Records with modeling code:
/---

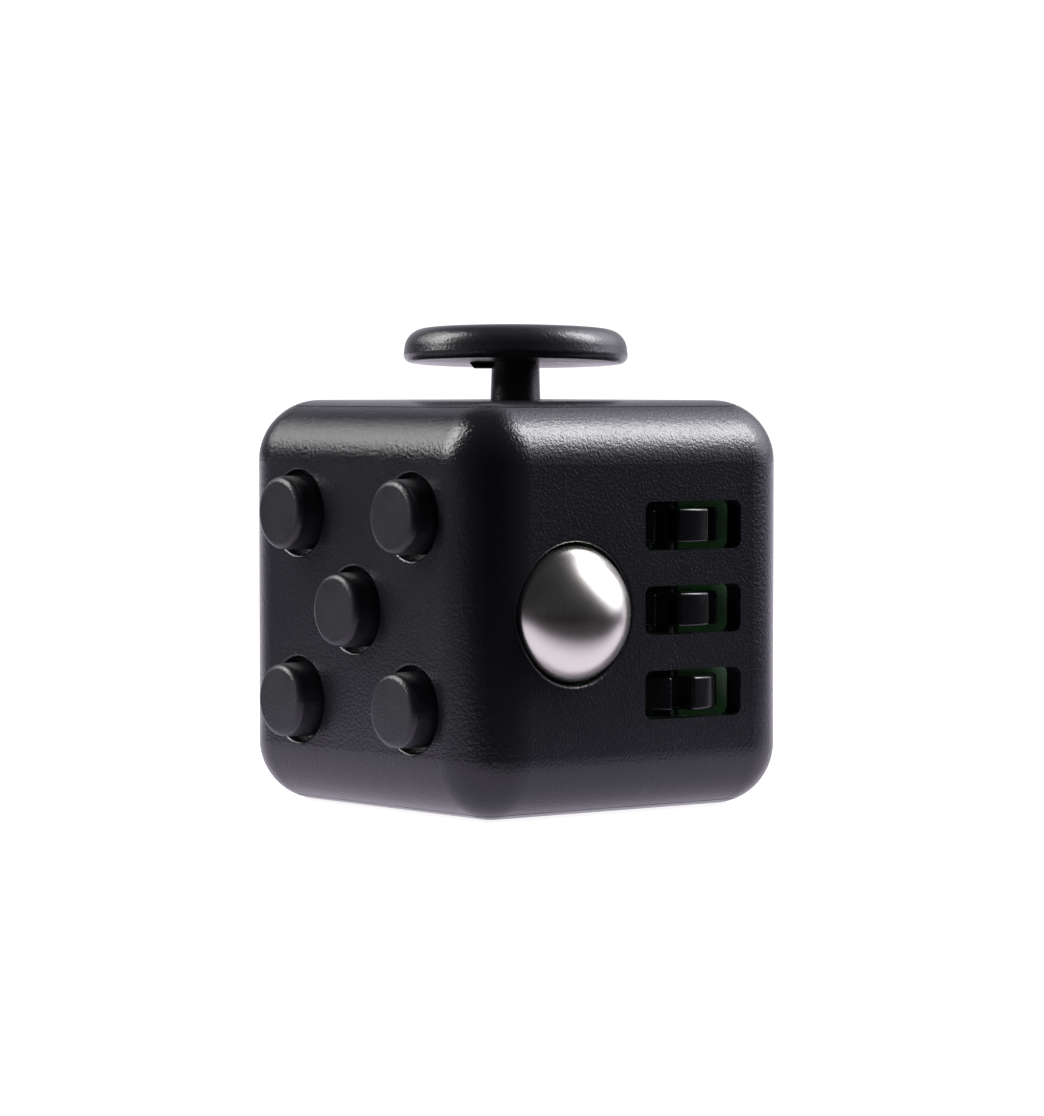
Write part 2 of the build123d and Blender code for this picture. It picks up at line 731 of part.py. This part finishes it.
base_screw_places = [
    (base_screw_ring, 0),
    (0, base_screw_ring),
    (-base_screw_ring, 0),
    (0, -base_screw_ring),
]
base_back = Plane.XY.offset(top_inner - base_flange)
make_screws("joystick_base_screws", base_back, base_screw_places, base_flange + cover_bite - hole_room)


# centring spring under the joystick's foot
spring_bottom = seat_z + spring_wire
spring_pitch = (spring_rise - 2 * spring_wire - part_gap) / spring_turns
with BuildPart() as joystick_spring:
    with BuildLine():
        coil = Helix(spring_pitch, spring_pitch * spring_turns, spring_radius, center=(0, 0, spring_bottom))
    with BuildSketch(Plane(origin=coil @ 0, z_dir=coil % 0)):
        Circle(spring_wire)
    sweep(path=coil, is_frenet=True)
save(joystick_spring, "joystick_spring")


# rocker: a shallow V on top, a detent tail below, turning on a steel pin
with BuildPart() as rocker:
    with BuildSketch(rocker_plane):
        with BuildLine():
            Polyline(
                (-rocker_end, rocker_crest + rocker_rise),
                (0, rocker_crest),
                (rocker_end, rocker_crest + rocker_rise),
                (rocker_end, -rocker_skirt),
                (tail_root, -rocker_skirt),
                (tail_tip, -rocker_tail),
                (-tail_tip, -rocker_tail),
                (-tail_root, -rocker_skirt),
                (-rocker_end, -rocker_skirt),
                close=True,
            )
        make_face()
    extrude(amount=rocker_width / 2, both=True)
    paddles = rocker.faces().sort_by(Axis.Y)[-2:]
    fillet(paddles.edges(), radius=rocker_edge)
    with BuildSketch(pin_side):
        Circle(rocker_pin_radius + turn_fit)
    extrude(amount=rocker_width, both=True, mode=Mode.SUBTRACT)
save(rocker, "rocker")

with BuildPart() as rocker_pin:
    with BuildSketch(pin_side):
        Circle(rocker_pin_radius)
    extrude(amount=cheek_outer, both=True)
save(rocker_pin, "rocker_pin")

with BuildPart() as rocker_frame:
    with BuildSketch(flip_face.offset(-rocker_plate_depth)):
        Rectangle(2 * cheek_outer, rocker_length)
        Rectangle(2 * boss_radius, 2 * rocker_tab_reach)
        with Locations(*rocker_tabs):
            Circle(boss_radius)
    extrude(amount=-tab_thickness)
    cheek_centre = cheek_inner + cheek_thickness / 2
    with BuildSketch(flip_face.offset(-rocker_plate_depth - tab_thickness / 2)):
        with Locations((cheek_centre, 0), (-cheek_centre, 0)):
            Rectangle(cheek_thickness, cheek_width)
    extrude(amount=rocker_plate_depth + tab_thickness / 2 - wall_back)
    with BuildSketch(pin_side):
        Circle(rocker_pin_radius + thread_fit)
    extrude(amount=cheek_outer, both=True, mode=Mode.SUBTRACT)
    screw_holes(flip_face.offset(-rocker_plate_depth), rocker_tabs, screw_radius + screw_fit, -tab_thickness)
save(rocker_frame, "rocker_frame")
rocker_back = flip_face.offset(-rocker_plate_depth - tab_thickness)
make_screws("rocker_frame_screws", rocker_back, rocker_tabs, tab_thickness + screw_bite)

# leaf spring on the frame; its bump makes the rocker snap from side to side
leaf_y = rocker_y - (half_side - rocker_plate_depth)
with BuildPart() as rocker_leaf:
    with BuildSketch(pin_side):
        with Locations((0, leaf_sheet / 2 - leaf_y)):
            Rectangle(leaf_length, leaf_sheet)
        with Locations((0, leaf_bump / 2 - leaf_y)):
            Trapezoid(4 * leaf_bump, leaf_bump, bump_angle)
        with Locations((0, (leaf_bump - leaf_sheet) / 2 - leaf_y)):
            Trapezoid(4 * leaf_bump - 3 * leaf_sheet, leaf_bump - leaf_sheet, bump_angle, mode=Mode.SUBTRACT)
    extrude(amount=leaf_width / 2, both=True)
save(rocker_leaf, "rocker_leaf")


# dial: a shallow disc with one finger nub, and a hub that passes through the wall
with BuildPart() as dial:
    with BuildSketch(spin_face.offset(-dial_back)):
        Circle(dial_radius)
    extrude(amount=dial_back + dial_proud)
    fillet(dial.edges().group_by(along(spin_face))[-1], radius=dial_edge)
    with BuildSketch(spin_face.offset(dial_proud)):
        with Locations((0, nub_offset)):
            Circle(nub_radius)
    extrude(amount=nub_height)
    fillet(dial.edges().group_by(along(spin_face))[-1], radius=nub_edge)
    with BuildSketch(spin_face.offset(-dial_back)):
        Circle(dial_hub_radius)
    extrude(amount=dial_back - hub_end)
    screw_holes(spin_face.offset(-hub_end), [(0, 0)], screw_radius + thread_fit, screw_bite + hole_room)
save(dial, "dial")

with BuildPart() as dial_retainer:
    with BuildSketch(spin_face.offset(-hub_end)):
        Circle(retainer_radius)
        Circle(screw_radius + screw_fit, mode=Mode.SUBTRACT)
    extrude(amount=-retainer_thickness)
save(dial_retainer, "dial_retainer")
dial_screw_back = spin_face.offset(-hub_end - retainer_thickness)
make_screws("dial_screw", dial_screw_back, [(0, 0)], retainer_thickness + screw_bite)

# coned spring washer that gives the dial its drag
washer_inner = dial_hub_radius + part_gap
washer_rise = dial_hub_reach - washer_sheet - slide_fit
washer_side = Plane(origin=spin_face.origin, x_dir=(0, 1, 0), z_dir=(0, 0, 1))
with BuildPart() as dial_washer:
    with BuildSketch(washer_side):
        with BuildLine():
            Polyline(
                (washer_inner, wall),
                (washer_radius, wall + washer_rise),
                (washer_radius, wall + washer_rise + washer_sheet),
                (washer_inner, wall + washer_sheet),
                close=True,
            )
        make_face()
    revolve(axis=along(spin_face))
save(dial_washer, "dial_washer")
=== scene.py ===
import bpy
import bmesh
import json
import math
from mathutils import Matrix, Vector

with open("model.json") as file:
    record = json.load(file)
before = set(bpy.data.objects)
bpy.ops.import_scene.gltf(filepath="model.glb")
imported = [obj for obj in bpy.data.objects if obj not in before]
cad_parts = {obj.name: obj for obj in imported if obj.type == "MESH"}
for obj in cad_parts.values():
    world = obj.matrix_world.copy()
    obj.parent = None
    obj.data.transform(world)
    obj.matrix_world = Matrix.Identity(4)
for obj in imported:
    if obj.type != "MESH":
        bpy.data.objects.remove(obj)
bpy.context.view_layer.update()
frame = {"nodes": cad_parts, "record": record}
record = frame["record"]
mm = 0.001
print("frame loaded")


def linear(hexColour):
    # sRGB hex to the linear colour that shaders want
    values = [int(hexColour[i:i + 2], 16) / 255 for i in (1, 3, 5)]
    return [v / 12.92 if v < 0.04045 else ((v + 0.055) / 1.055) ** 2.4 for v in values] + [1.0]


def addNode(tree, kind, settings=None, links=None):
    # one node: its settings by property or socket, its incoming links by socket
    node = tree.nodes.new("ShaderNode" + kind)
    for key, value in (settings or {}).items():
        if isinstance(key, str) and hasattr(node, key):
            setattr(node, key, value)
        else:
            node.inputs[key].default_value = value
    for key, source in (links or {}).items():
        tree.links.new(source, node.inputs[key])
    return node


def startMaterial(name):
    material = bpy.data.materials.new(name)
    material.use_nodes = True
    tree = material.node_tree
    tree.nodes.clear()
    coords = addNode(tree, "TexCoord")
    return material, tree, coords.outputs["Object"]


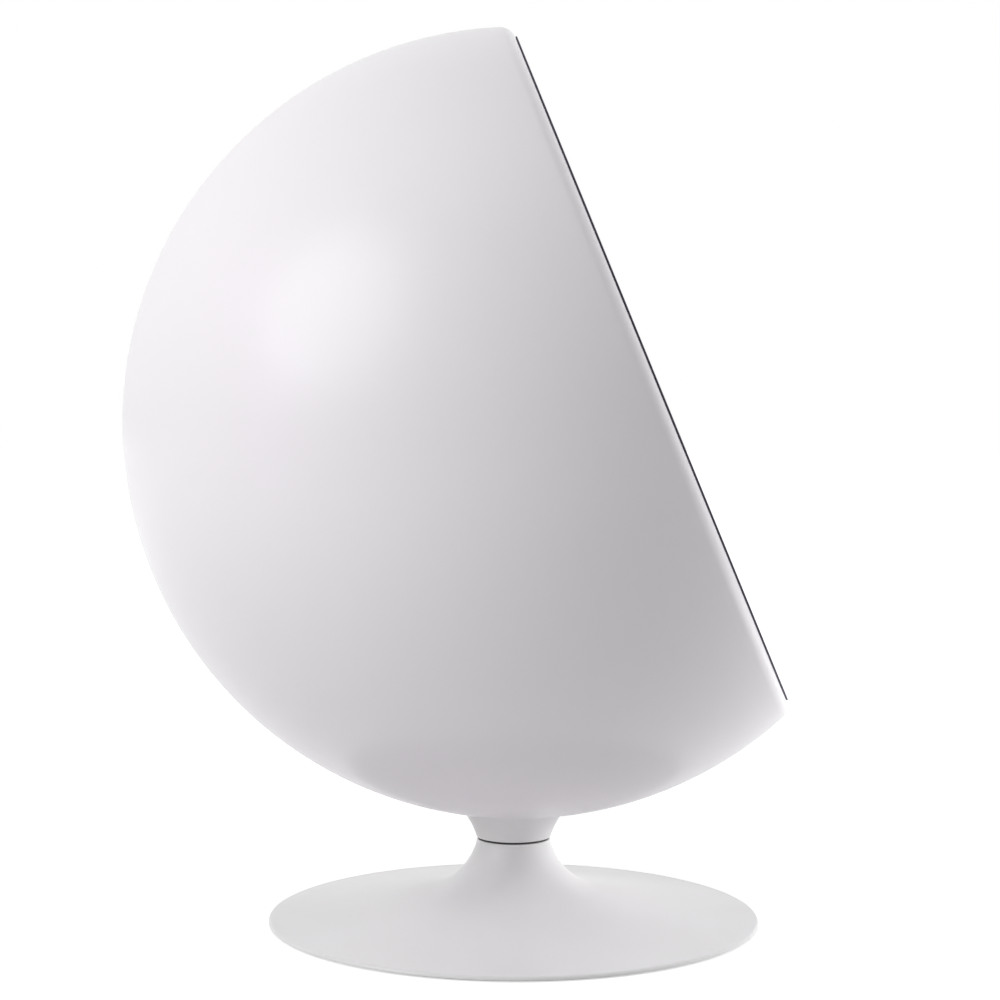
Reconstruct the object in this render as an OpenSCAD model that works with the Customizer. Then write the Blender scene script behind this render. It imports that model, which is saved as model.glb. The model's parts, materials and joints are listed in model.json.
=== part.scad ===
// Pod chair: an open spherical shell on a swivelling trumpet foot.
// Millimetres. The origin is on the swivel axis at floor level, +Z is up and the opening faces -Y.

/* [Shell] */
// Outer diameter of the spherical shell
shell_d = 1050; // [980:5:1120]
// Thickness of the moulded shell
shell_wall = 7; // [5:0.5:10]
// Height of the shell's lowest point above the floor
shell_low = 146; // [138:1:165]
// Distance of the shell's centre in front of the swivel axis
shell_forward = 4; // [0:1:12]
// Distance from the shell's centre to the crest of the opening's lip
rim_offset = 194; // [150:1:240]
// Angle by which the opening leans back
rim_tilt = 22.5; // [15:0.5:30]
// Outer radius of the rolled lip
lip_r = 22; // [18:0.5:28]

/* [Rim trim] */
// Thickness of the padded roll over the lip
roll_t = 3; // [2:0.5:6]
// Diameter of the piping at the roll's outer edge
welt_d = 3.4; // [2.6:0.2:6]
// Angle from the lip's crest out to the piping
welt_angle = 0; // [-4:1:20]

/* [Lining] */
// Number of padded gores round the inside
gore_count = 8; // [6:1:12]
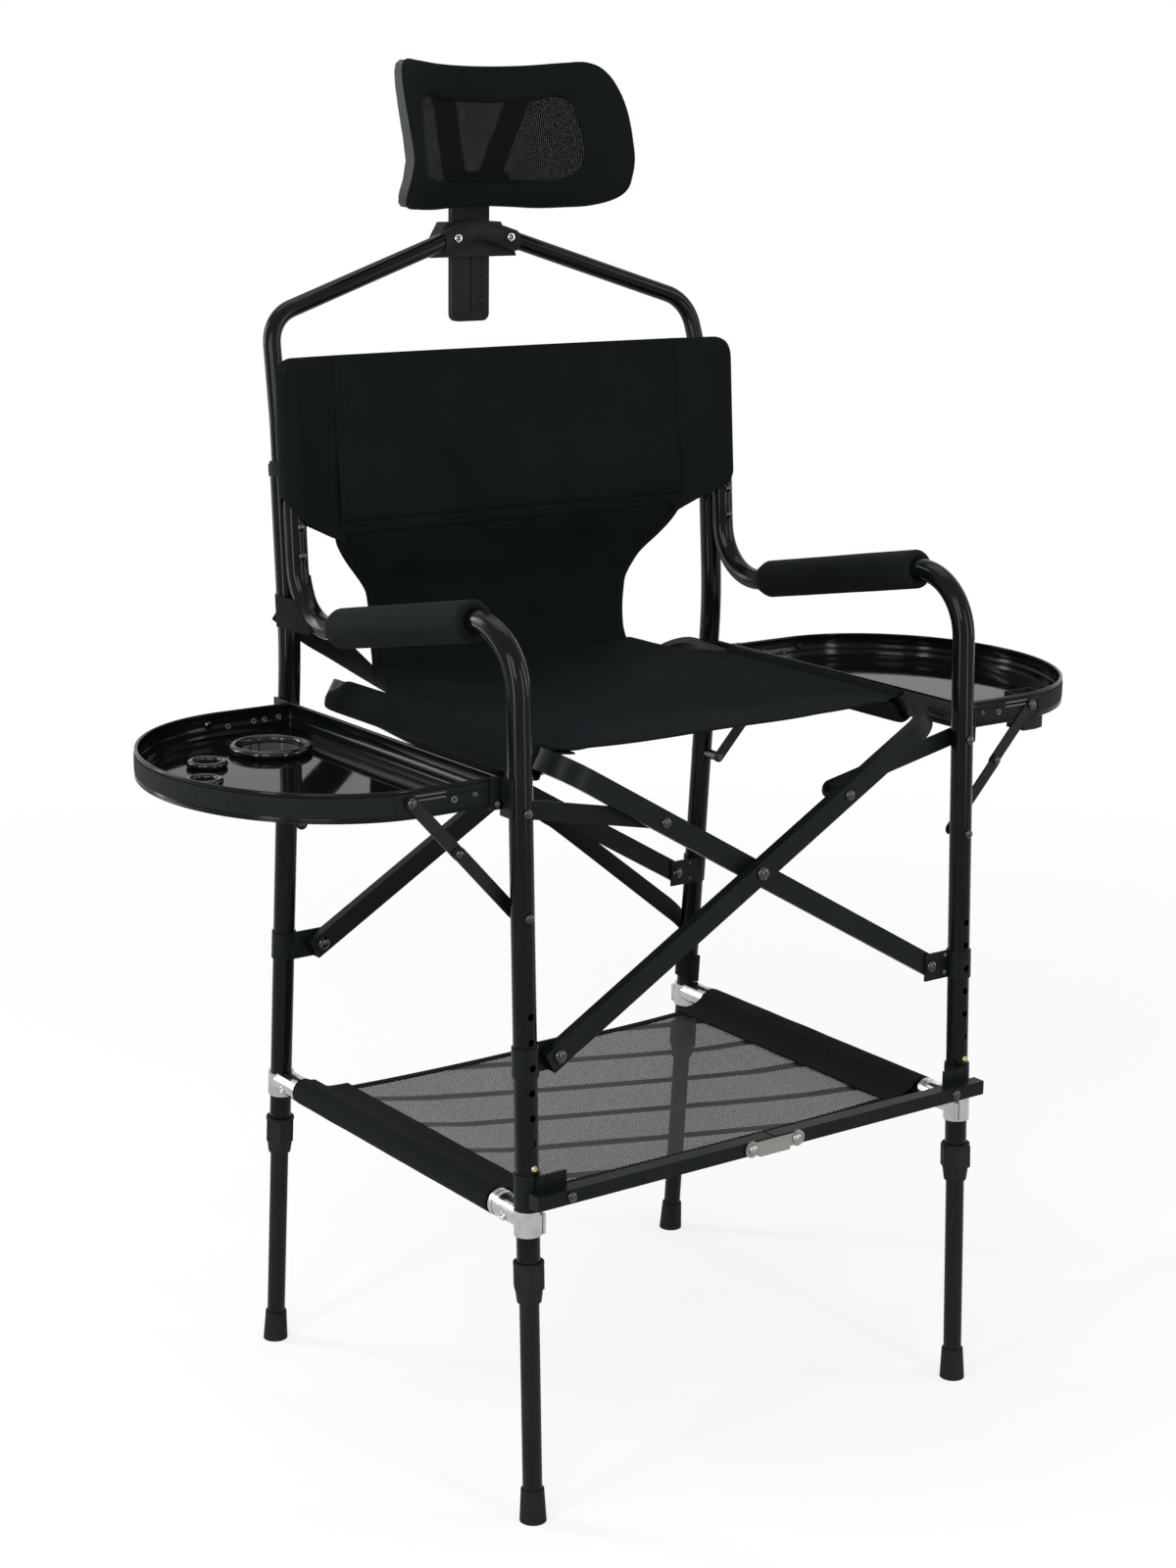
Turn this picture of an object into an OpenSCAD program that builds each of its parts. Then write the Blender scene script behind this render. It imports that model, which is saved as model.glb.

\---

▶ _WHAT IS EXPECTED_: Exactly reproduce the stretch from the line with "obj.data.transform(world)" through the line with "return [v /", including both ends and nothing else.

▶ _EXERCISE SOLUTION_:
    obj.data.transform(world)
    obj.matrix_world = Matrix.Identity(4)
for obj in imported:
    if obj.type != "MESH":
        bpy.data.objects.remove(obj)
bpy.context.view_layer.update()
frame = {"nodes": cad_parts, "record": record}
record = frame["record"]
mm = 0.001
print("frame loaded")


def linear(hexColour):
    # sRGB hex to the linear colour that shaders want
    values = [int(hexColour[i:i + 2], 16) / 255 for i in (1, 3, 5)]
    return [v / 12.92 if v < 0.04045 else ((v + 0.055) / 1.055) ** 2.4 for v in values] + [1.0]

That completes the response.